Arrivé de nos jours, nous avons deux générations coexistantes au sein de l’anarchisme : des gens dont la formation politique a eu lieu dans les années 60 et 70 (une réincarnation de la seconde et troisième génération, en réalité), et des personnes plus jeunes qui sont plus imprégnés, entre autres, de la pensée indigène, féministe, écologiste et contre culturelle. Les premiers existent à travers différentes Fédérations Anarchistes, les IWW, l’IWA, le NEFAC et autres. Les seconds s’incarnent dans les réseaux les plus en vue des nouveaux mouvements sociaux. De mon point de vue, Peoples Global Action est l’organe principal de la cinquième génération de l’anarchisme. Ce qui est parfois déroutant est que l’une des caractéristiques actuelles de l’anarchisme est que les individus qui la composent ne se revendiquent pas eux-mêmes comme anarchistes. Ils en en a quelques-uns qui prennent tellement au sérieux les principes anarchistes d’anti-sectarime et d’ouverture d’esprit qu’ils sont parfois peu disposés pour cette raison même à se définir comme « anarchistes ».

Mais les trois points essentiels qui traversent toutes les manifestations sont sans aucun doute présents ici — anti-étatisme, anti-capitalisme et modes d’organisations politiques préfiguratives (ex. modes d’organisation qui ressemblent volontairement au monde que vous voulez construire.

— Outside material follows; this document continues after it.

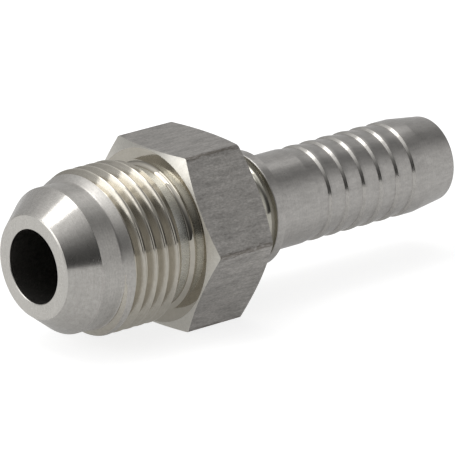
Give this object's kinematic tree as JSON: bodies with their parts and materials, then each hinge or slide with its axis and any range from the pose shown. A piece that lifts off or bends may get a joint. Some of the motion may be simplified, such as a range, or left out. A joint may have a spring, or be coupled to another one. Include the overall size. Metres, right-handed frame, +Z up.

Ou, comme un historien anarchiste de la révolution espagnol l’a formulé « un effort pour penser non seulement les idées mais aussi les réalités du futur ».) Cela existe partout, des collectifs contre culturels jusque dans Indymedia, qui peuvent tous être qualifiés d’anarchistes, si l’on admet que l’on se réfère à une nouvelle forme. Il existe un degré de confluence très limité entre les deux générations coexistantes, la plupart du temps sous la forme d’un suivi et de ce que fait chacune d’entre elle – mais pas beaucoup plus.

Le dilemme fondamentale qui imprègne l’anarchisme contemporain par conséquent, est entre les conceptions traditionnelles et modernes. Dans les deux cas, nous sommes les témoins d’un « échappatoire à la tradition » dans son genre.

J’oserai avancer que les « anarchistes traditionnels » n’ont pas entièrement compris cette tradition. Le terme même de « tradition » a deux sens historiques : A savoir, l’un est plus courant et plus répandu et c’est le sens de folklore – « des normes de récits, de croyances, d’habitudes, de comportements », alors que le second est moins habituel et signifie : transmettre, léguer, exprimer, discuter, conseiller.

Pourquoi est-ce que j’attire l’attention sur, mais aussi insiste sur, cette différence dans l’explication de ce terme tradition ? Justement parce qu’il existe la possibilité que ce terme peut , dans l’histoire des idées, être compris des deux manières. La première (probablement la plus répandue) est que la tradition est acceptée comme une structure achevée qui ne peut pas ou ne doit pas être modifiée plus avant, mais préservée dans en l’ état matériel et transmise inchangée aux générations futures. Une telle interprétation de la tradition est liée à cette partie de la nature humaine que l’on appelle conservatrice et qui est sujet à un comportement stéréotypé, Freud dirait même « la compulsion de la répétition ». L’autre sens de tradition, dont je me fais l’avocat ici, se rapporte à la nouvelle et créative façon de revivre l’expérience de la tradition. Une telle façon, disons-le tout de suite, positive de communiquer, trouve ses racines de l’autre côté de la nature humaine, provisoirement appelée révolutionnaire, celle d’une vérité exprimée de tout temps de façon paradoxale : un souhait de changement et,en même temps, un besoin salutaire de rester le même.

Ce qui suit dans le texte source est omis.